Wednesday, January 23rd, 2013

WebDevel.jpg

This morning, with the right help, I was able to put up a slick little javascript JSON viewer on the main 'metrics' web page for the project I'm on at The Shop. The goal of this is really a quick way to allow folks - both developers and support folks, to look at the details of the Demand objects in the demand service. Since each demand has a UUID, it's possible to look at the series of the demand objects as it "flows" through the service and is adjusted, combined, and delivered to the client.

I have to say that I'm very impressed with the speed of the clojure service. Then again, it's java, and there's not all that much to it - there's the indexed postgres table, a select statement, and then formatting. Sure, that's a simplification, but it's not like we're delivering streaming video or something. But wow! It's fast.

And the regex-based JSON classifier in javascript is pretty impressive as well. It's fast and clean and the CSS is a lot of fun to play with in the syntax highlighting. I can really see how much fun this can be. Big time sink, if I played with it too much.

But it's nice to punch it out and make it available on the much improved unicorn/nginx platform. Those timeouts are gone, and the code is much simpler, and that's a wonderful thing.

Running Tests, Fixing Issues, Moving Forward

Monday, January 21st, 2013

Dark Magic Demand

Today I spent a lot of time with the new calculation chain reaction in the demand service trying to make sure that everything was running as it should. There were a few issues with the updates when there wasn't an updating component - like a demand set without a seasonality set to adjust it. In these cases, we just did nothing but log an error, when the right thing was to realize that a seasonal adjustment without any factors is just a no-op, and to return the original data as the "adjusted" data. Easy.

But the guy that wrote it doesn't think like that. So I had to put in functions to return the empty set if there is nothing in the database with which to adjust the data. It's hokey, but hey, this entire project is like that. I'm not saying it's not valuable in some sense, but I'm looking at this and thinking that we picked a language, and a team (including me) that has no real traction here at The Shop, for the sake of what? Exposure? Coolness? Are we really moving in this direction? Or is it just another fad to pacify the Code Monkeys that want to play with new toys? Will be be moving to the next new toy when they get bored with this one?

Anyway… I've been fixing things up, and realizing that I'm getting to be a decent clojure developer. I'm not really good - let alone really good, but it's a start, and I don't have to hit the docs every 5 mins to figure something out. It's starting to make sense, even if it isn't the way that my co-worker might like it.

Thankfully, things are really working out well. By the end of the day I had updated the code in the main pipeline app to use either form of the demand coming out of the service so that we can have a much improved demand forecasting impact in the app. Very nice to see.

I have to wait a day to put it in UAT just to make sure things have settled out on other fronts, and then we can isolate what the changes are due to this effect. But it's progress, and that's good to see.
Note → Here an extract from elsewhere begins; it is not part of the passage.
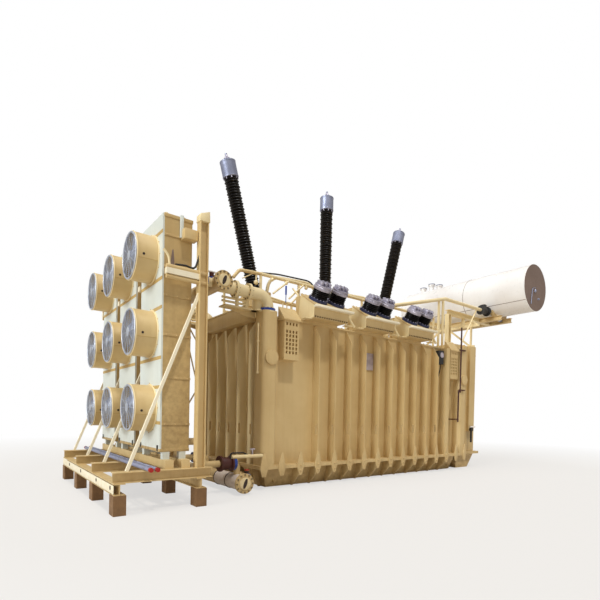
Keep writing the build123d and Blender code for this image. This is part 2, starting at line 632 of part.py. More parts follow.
def make_conservator():
    """Horizontal oil vessel across the right end, its saddles and the bracket frame that carries it."""
    half = CONSERVATOR_LENGTH / 2
    inner = CONSERVATOR_RADIUS - CONSERVATOR_WALL
    ring = Circle(CONSERVATOR_RADIUS) - Circle(inner)
    shell = front_plate(Pos(conservator_x, CONSERVATOR_Z) * ring, -half, CONSERVATOR_LENGTH)
    disc = Pos(conservator_x, CONSERVATOR_Z) * Circle(CONSERVATOR_RADIUS)
    near = front_plate(disc, -half - CONSERVATOR_END_THICKNESS, CONSERVATOR_END_THICKNESS)
    nodes["conservator_shell"] = solids_of(shell)
    nodes["conservator_ends"] = solids_of(near, mirror(near, Plane.XZ))

    beam_z1 = CONSERVATOR_Z - CONSERVATOR_RADIUS - CRADLE_DROP
    beam_z0 = beam_z1 - CRADLE_BEAM_SIZE
    beams = []
    for side in (-1, 1):
        x = conservator_x + side * CRADLE_BEAM_SPREAD
        z = (beam_z0 + beam_z1) / 2
        ends = [(x, end * CRADLE_BEAM_LENGTH / 2, z) for end in (-1, 1)]
        beams.append(h_beam(*ends, CRADLE_BEAM_SIZE, CRADLE_BEAM_SIZE, (1, 0, 0)))
    saddle_top = CONSERVATOR_Z - CONSERVATOR_RADIUS + SADDLE_WRAP
    saddles = []
    for side in (-1, 1):
        saddle = block(conservator_x - SADDLE_WIDTH / 2, conservator_x + SADDLE_WIDTH / 2,
                       side * SADDLE_Y - SADDLE_THICKNESS / 2, side * SADDLE_Y + SADDLE_THICKNESS / 2,
                       beam_z1, saddle_top)
        hollow = round_bar((conservator_x, -half, CONSERVATOR_Z), (conservator_x, half, CONSERVATOR_Z),
                           CONSERVATOR_RADIUS + SEAT_GAP)
        saddles.append(saddle - hollow)
    nodes["conservator_cradle"] = solids_of(*beams, *saddles)

    near_x = wall_x + TRUSS_POST_INSET
    cradle_near = conservator_x - CRADLE_BEAM_SPREAD
    cradle_far = conservator_x + CRADLE_BEAM_SPREAD
    half_beam = CRADLE_BEAM_SIZE / 2
    runner_z = (beam_z0 + beam_z1) / 2
    posts, runners = [], []
    for y in (-truss_y, truss_y):
        posts.append(h_beam((near_x, y, end_box_top_z), (near_x, y, beam_z0), TRUSS_POST_SIZE, TRUSS_POST_SIZE,
                            (0, 1, 0)))
        posts.append(square_bar((cross_x, y, cross_top_z + CHORD_SIZE / 2), (cross_x, y, beam_z0), CHORD_SIZE))
        runners.append(h_beam((near_x - half_beam, y, runner_z), (cradle_near - half_beam, y, runner_z),
                              CRADLE_BEAM_SIZE, CRADLE_BEAM_SIZE, (0, 1, 0)))
        runners.append(h_beam((cradle_near + half_beam, y, runner_z), (cradle_far - half_beam, y, runner_z),
                              CRADLE_BEAM_SIZE, CRADLE_BEAM_SIZE, (0, 1, 0)))
    nodes["bracket_posts"] = solids_of(*posts)
    nodes["bracket_trusses"] = solids_of(*runners, *cross_truss())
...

Updated Leiningen to 2.0.0

Monday, January 21st, 2013

Homebrew

This morning I saw that Leiningen 2.0.0 was officially released, and I updated it on my work laptop with the simply command:

  $ lein upgrade

as I'd downloaded that directly from the site. But on my own MacBook Pro, I was using the version from Homebrew, and this morning they, too, updated their "brew" and I just needed to say:

  $ brew update
  $ brew upgrade leiningen

and I had 2.0.0 on my box as well. I don't think there's any difference in the installs, but it's nice to use the brew version on my laptop as it's different than the one on my work box, and some folks may ask about this as we get more folks on the team.